İslam Online güzel bir site. Arapça ve İngilizce yayın yapan bu sitede özellikle gençlerle ilgili diyaloglar ve forumlar ilgi çekici. Geçenlerde buradaki forumlardan birisine göz atarken Ahmed adlı bir Afgan gencinin sorusu dikkatimi çekti. Ahmed’in ailesi iki sene önce Afganistan’dan ABD’ye göç etmiş. Oğullarının İslami eğitimi konusunda titizlenen anne baba sitedeki aile danışmanına ne yapabilecekleri konusunda sorular yöneltmişler. Çünkü Ahmed, anne babalarının giyim, davranış ve ibadetler konusundaki taleplerini yerine getirmekte isteksiz davranıyormuş. Bir müddet sonra ebeveyninin girişimlerini Ahmed farketmiş ve tabiri caizse onları kendi silahları ile vurmaya karar vermiş. Nasıl mı? Tutmuş aynı danışmana o da bir soru sormuş. Şu cümleler onun: “Annemle babamın deva diye gördükleri şeyi kendileri için kullanmaya karar verdim. Umarım onlara bazı hissiyatımı aktarabilirsiniz.” Ahmed’in yakınması uzun. Aşağıya bazı ifadelerini alıyorum. Aile ile çocuk arasında, çağdaş dünyada herkesin karşılaşabileceği tipten bir inanç problemini yansıtan bu cümleler üzerinde hepimiz düşünelim diye... Şöyle diyor Ahmed:
“Dürüst olmak gerekirse, bu Müslümanlık işini kökten bırakmaya hazırım. Herkes İslam hakkında konuşuyor, görüntüde İslami kıyafeti olan -benim gibi- bir dolu insan var ama İslam hakkında kamuoyunda müspet bir çalışma yok. Medyadan ve bu Ortadoğu muhabbetinden artık gına geldi. Niye insanları kendi hallerine bırakmıyorlar, barış içerisinde yaşamıyorlar ve didişmeyi bırakmıyorlar? Komşum Bobby’nin Hıristiyan olması beni zerre kadar ilgilendirmiyor. Niye ilgilendirsin ki? Şu an kızgınım, gerçekten ama. Şunu bilin ki bundan elli sene sonra, İslam gençliği bir devrim yapacak. Siz eski kafalılar bize baskı yapıyorsunuz ve bu bizi sosyallik anlamında bitiriyor. Bizi başarısız yaptınız. Yeterince gayret göstermediniz ve şimdi bedeli biz ödüyoruz. Bir takım Batı değerlerine uyum sağlamada o kadar korkaksınız ki Batı dediklerinde Doğu’ya gitmekten başka bir şey söyleyemiyorsunuz.

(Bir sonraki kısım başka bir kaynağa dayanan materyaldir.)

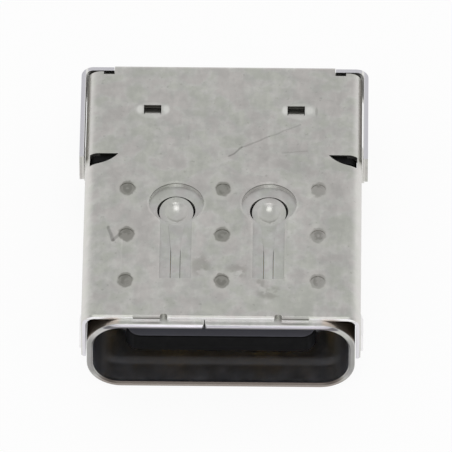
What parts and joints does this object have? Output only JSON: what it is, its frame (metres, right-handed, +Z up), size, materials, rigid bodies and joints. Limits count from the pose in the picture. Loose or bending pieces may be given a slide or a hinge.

Bilirsiniz ki Yahudiler, Musa’nın her sözüne itibar ederlerdi ama Allah’ı hiç anlamadılar. Siz hukuku sömürüyor ve komşularınıza iyi muamele etmiyorsunuz. Bundan bıktım artık. Anne ve babamdan nefret ediyorum ve ben neden hala burada kendimi paralıyorum, bilmiyorum.”
Danışmanın Ahmed’e verdiği cevap da ilginç. Sabır, affetmek ve anne-babanın önemine dair nasihatlerden oluşan bu cevapta Ahmed’in kızgınlığını anlamaya çalışan bir sağduyu hakim. Bir de İslam’ın doğusunun batısını olmayacağına, bizatihi hakikat olduğuna dair o nefis tespit... Batı ile yüzleşen her geleneksel toplumun önünde kültürel bir gerilim ve çatışma muhakkak olacak. Dinin, milletleri ve kültürleri aşan boyutlarının, çağlar üstü mesajının tam da ihtiyaç duyulduğu alan işte burası. Ahmed’in bahsettiği devrim, batıyı körü körüne taklit etmek değilse işte tam da böyle bir devrim olacak. Din diye zannettiğimiz kültürel unsurların yerine, her millet ve her ülke için geçerli, çağlar üstü prensipler çağdaş dünyanın anlayabileceği bir formda ifade edilecek. Edilecek diyorum, çünkü bu şu an yapılıyor değil.